== WHAT TO DO ==
Emit the exact text of every line from the line with "Keep writing the" to the line with "reverse=side > 0)", both ends included. No other output is expected.

== DATASET ==
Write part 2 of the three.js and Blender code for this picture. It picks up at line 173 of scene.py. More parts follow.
--
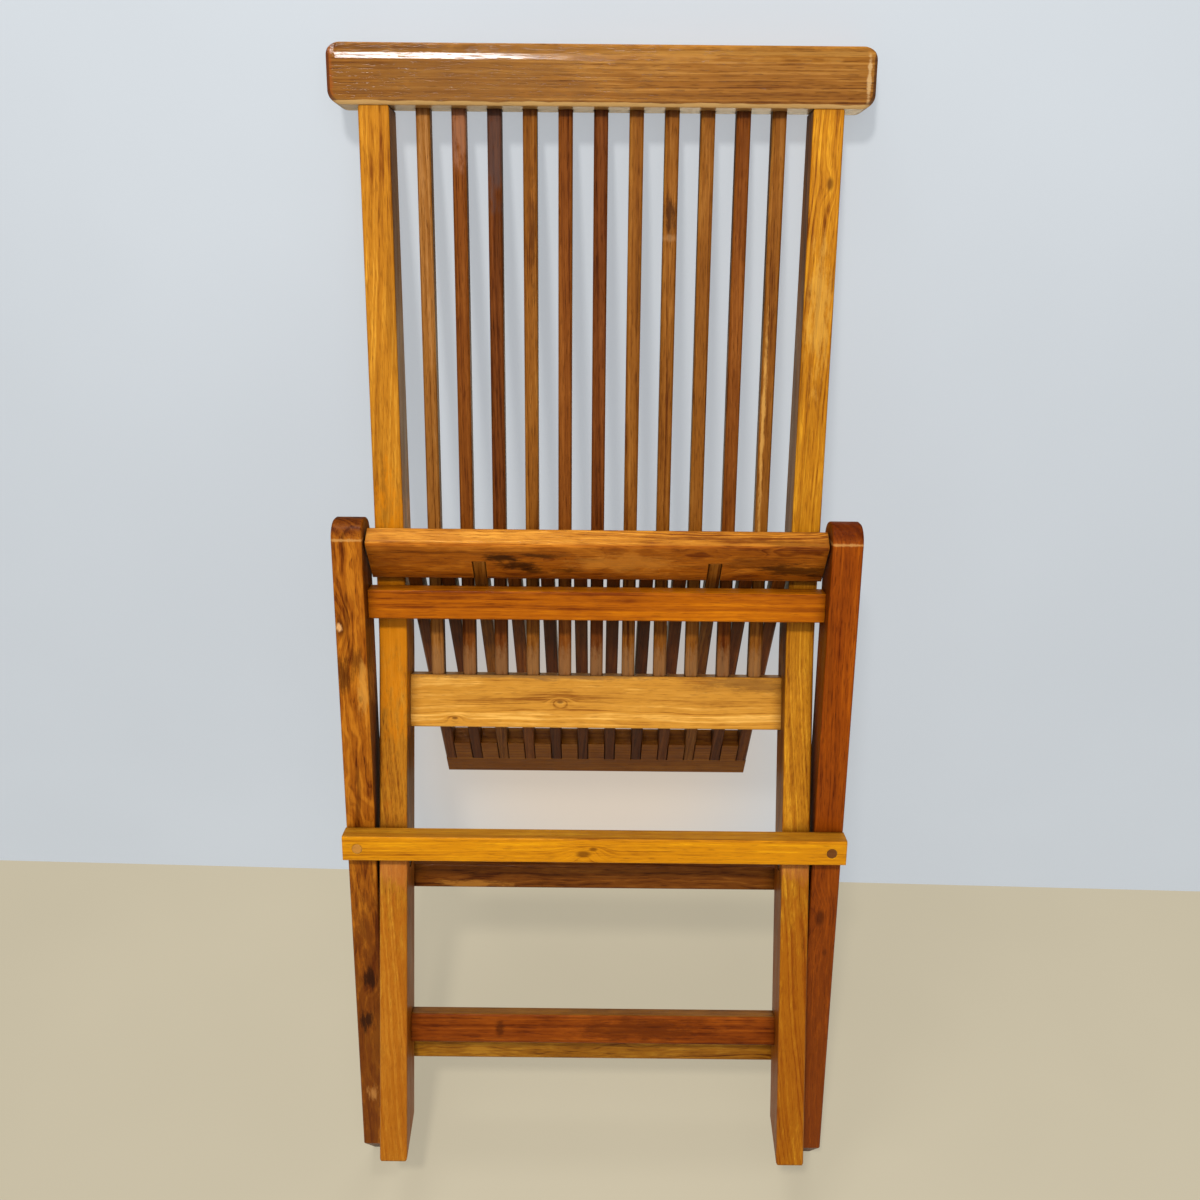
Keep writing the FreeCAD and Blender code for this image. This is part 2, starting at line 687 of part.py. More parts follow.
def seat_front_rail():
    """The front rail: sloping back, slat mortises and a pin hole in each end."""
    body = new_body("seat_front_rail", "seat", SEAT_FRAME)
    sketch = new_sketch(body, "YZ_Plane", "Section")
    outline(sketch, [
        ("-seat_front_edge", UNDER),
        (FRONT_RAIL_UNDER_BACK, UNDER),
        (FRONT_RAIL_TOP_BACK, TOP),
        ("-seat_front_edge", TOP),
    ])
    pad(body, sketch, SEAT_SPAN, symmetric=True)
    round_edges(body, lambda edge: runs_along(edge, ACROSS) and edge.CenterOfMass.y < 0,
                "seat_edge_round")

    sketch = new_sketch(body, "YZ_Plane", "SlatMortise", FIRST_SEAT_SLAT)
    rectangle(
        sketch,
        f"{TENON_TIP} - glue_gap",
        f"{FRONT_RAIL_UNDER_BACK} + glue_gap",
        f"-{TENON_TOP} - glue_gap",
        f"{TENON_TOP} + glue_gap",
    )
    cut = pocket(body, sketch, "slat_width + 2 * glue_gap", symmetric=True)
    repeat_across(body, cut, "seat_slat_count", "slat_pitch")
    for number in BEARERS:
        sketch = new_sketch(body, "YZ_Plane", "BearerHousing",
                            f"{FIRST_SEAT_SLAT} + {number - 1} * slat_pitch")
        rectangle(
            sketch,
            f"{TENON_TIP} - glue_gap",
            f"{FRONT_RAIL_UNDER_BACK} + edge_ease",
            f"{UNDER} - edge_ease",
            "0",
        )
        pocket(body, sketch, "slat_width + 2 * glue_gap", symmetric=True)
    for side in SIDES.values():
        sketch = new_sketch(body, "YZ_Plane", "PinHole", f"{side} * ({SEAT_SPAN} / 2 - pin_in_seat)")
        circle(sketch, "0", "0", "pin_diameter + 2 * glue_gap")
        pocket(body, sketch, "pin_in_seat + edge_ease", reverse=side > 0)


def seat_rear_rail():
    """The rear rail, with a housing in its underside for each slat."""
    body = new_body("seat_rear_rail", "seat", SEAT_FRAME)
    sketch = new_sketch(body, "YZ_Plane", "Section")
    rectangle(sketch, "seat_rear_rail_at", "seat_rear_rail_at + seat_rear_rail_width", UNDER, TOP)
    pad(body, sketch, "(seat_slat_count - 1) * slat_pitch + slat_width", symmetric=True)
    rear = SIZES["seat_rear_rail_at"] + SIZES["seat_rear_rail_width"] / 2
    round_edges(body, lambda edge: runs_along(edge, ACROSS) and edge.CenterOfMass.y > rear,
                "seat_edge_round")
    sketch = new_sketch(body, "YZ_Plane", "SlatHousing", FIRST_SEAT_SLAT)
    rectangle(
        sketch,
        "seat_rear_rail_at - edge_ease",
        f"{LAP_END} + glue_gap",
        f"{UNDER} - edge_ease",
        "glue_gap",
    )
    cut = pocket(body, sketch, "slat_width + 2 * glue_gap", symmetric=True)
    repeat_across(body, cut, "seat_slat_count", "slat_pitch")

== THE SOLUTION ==
Keep writing the FreeCAD and Blender code for this image. This is part 2, starting at line 687 of part.py. More parts follow.
def seat_front_rail():
    """The front rail: sloping back, slat mortises and a pin hole in each end."""
    body = new_body("seat_front_rail", "seat", SEAT_FRAME)
    sketch = new_sketch(body, "YZ_Plane", "Section")
    outline(sketch, [
        ("-seat_front_edge", UNDER),
        (FRONT_RAIL_UNDER_BACK, UNDER),
        (FRONT_RAIL_TOP_BACK, TOP),
        ("-seat_front_edge", TOP),
    ])
    pad(body, sketch, SEAT_SPAN, symmetric=True)
    round_edges(body, lambda edge: runs_along(edge, ACROSS) and edge.CenterOfMass.y < 0,
                "seat_edge_round")

    sketch = new_sketch(body, "YZ_Plane", "SlatMortise", FIRST_SEAT_SLAT)
    rectangle(
        sketch,
        f"{TENON_TIP} - glue_gap",
        f"{FRONT_RAIL_UNDER_BACK} + glue_gap",
        f"-{TENON_TOP} - glue_gap",
        f"{TENON_TOP} + glue_gap",
    )
    cut = pocket(body, sketch, "slat_width + 2 * glue_gap", symmetric=True)
    repeat_across(body, cut, "seat_slat_count", "slat_pitch")
    for number in BEARERS:
        sketch = new_sketch(body, "YZ_Plane", "BearerHousing",
                            f"{FIRST_SEAT_SLAT} + {number - 1} * slat_pitch")
        rectangle(
            sketch,
            f"{TENON_TIP} - glue_gap",
            f"{FRONT_RAIL_UNDER_BACK} + edge_ease",
            f"{UNDER} - edge_ease",
            "0",
        )
        pocket(body, sketch, "slat_width + 2 * glue_gap", symmetric=True)
    for side in SIDES.values():
        sketch = new_sketch(body, "YZ_Plane", "PinHole", f"{side} * ({SEAT_SPAN} / 2 - pin_in_seat)")
        circle(sketch, "0", "0", "pin_diameter + 2 * glue_gap")
        pocket(body, sketch, "pin_in_seat + edge_ease", reverse=side > 0)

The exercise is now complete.